Another character joined me at the counter. Kathy introduced me to Sleeping Bag Bill, a nephew of the owner of Middlegate Station. His uncle had given him room and board in exchange for work when Bill had been laid off at the local cat litter mine. Several miles out in the desert, an operation was mining zeolite, the active ingredient in cat litter.

But Bill had a drinking problem and a penchant for doing crazy things. Parked out in front of the building was an R100RT BMW motorcycle. This was Bill's ride. The bike had no windshield, and so he'd placed a sleeping bag between his handlebars to divert the wind. The sleeping bag was also convenient for those times he had imbibed too much and was not able to find his way home. Thus, his nickname.

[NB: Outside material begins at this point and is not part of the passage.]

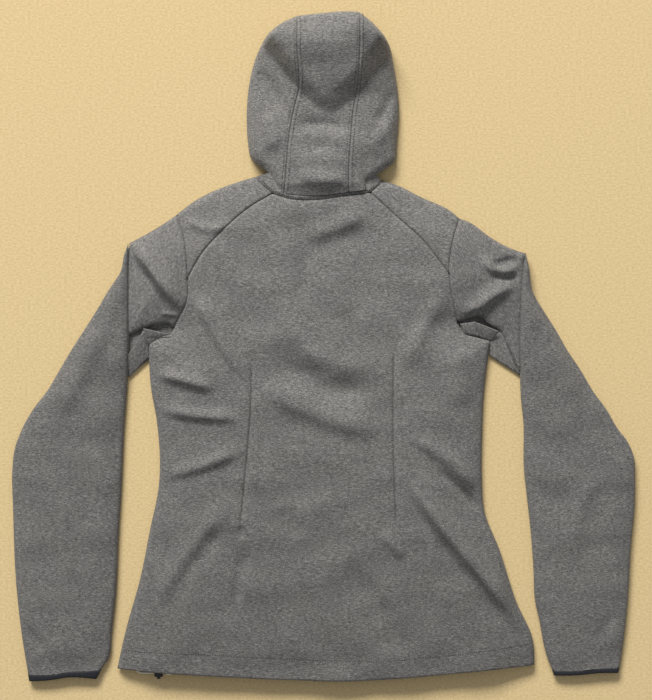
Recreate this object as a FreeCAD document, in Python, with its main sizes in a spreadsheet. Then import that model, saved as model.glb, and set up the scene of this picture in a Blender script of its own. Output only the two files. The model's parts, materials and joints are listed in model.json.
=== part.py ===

In front of Middlegate Station was a long stretch of road where Bill liked to show off by riding down the road while standing on his seat and pretending to be surfing. After too much alcohol, he did this foolish trick without the benefit of clothing. That was too much even for Middlegate standards, and his cycle had been grounded.

Several other folks now joined us at the counter. Their introductions included the information that they were riding bicycles coast to coast, on a trip called Bike for Peace. That sounded familiar. While I was slowly climbing Carson Pass, the biking professor I'd met had told me about these cyclists.

“Are you the group Cynthia McKinney is riding with?” I inquired.

It was indeed the same group, and we discussed their plans for crossing Nevada. They had six riders and a support vehicle. Their plan was to cross the desert by riding in the cool of night instead
of the heat of day. The vehicle would follow them, carrying extra water and food.